According to the US Department of Labor, the unemployment rate for African Americans was 16% compared to the national unemployment rate of 9.2%.  We all know employment and the ability to be employed are directly related to a person’s relationship to poverty.  Interestingly, the group with the lowest unemployment rate was Asians.  Without having to produce loads of statistics a couple of bottom lines come to mind.

1. There are poor people all over the world, but specifically all over the United States of America. Since we can acknowledge this fact, it is safe to say that poverty does not discriminate, but it does disproportionately affect the lives of peoples labeled as members of certain minority groups.

2. Poverty does not just happen.
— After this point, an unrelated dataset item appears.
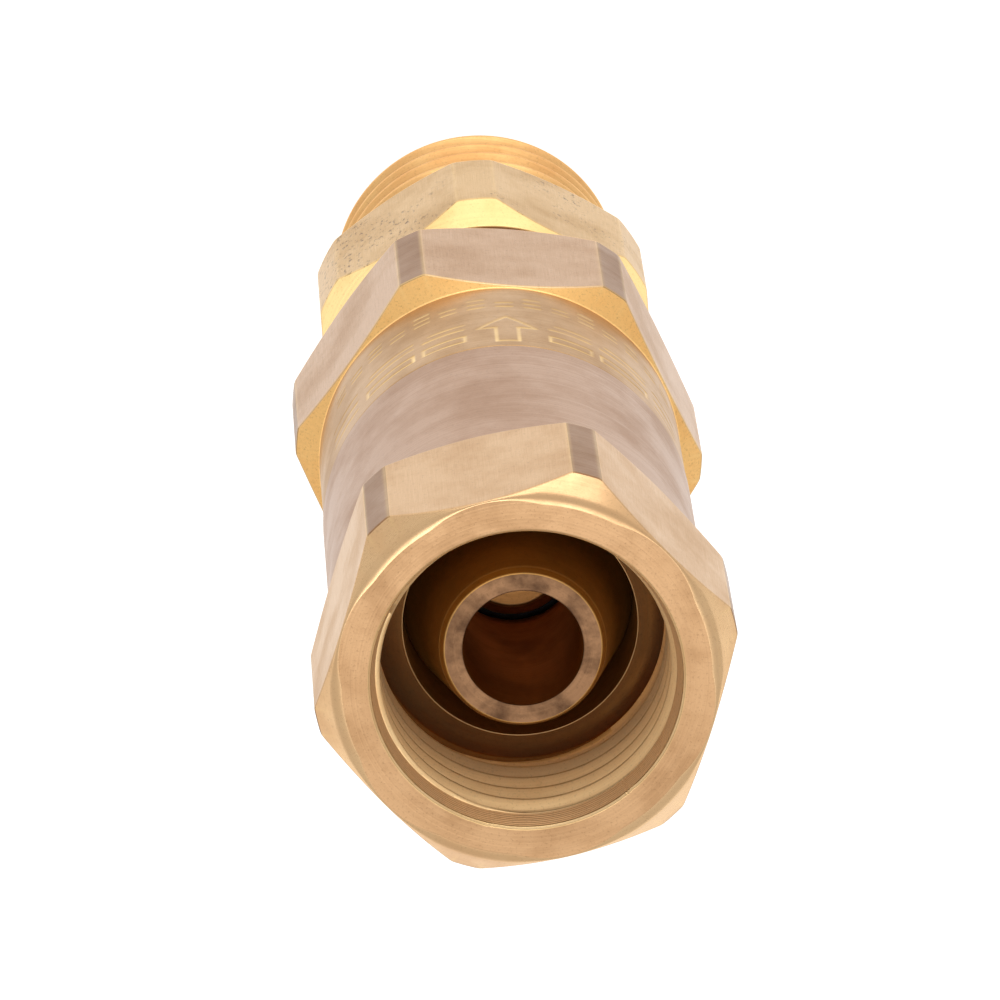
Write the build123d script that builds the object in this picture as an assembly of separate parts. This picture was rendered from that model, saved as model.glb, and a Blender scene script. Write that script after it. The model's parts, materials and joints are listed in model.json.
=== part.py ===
"""In-line check valve, brass, 1/4 inch BSP: female inlet, male outlet, soft-seated sprung poppet.

The valve axis is Z. The outlet end face lies on z = 0 and the inlet face is at the top.
Places along the axis are depths, measured from the inlet face towards the outlet.
"""
from build123d import *
import os

# Driving dimensions, mm
LENGTH = 59.0                   # inlet face to outlet end face
THREAD_MAJOR_R = 6.58           # G 1/4, 13.157 mm
THREAD_MINOR_R = 5.72           # G 1/4, 11.445 mm
WIDE_FLATS = 16.2               # across flats, inlet socket and main body
WIDE_CORNER_R = 9.02            # hexagon corners are turned down to this radius
SMALL_FLATS = 14.8              # across flats, outlet connector
SMALL_CORNER_R = 8.08
SOCKET_R = 8.03                 # plain barrel of the inlet socket
BODY_R = 7.98                   # plain barrel of the main body
POPPET_LIFT = 2.5               # closed to fully open
LOOSE = 0.04                    # radial gap of screwed and slipped-in pieces
CROWN = 0.02                    # bulge of the hexagons' chamfers

# Directions in which one flat of each hexagon faces, degrees from +X
SOCKET_FLAT_ANGLE = 48.2
BODY_FLAT_ANGLE = 30.0
OUTLET_FLAT_ANGLE = 8.5

# Chamfers of the hexagons: radius and depth at both ends of the front one, then of the rear one
SOCKET_HEX = ((8.15, 0), (WIDE_CORNER_R, 1.15), (WIDE_CORNER_R, 7.75), (SOCKET_R, 8.75))
BODY_HEX = ((BODY_R, 29.35), (WIDE_CORNER_R, 30.25), (WIDE_CORNER_R, 36.95), (8.07, 37.9))
OUTLET_HEX = ((7.2, 41.2), (SMALL_CORNER_R, 42.7), (SMALL_CORNER_R, 48.6), (7.3, 49.5))

# Depths of the outer shape
SEAM = 21.0                     # inlet socket meets main body
SEAM_BREAK = 0.15               # chamfer of both barrels at the seam
SOCKET_HEX_END = SOCKET_HEX[3][1]
BODY_HEX_START = BODY_HEX[0][1]
BODY_END = BODY_HEX[3][1]       # rear face of the main body
OUTLET_HEX_START = OUTLET_HEX[0][1]
OUTLET_HEX_END = OUTLET_HEX[3][1]
RELIEF_END = 51.8               # thread run-out groove behind the outlet hexagon
MALE_THREAD_START = 52.3
MALE_THREAD_END = 57.8
MALE_END_R = 5.7                # end of the thread's chamfer
MALE_RELIEF_R = 5.6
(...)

It is a product of a system. And, although poverty is not a natural phenomenon, it occurs because of other factors that assist in its onset. A lack of education, discrimination in areas of race, gender, age, and other areas all work to make poverty possible.

3. Poverty can be overcome, but not without greater community supports.

While reading the statistics, I found it compelling but also logical that Asians had the lowest unemployment rates.  In almost all low socio-economic neighborhoods, Asians have developed their own employment opportunities by creating their own businesses. They are self-employed communities. There are nail and beauty shops that are owned by various groups within the Asian community. These places of employment hire other Asians so that they will not be unemployed.

There is a lesson to be learned from Asian people living in America in these economic times: When there are no jobs, make your own, hire your own, and control your own wealth.  For some groups, the psychology behind getting started and getting ahead is this caveat that either helps or hinders productivity. Either way, poverty does not see race equally. Perhaps what’s an even better statement is races don’t respond to poverty either, equally.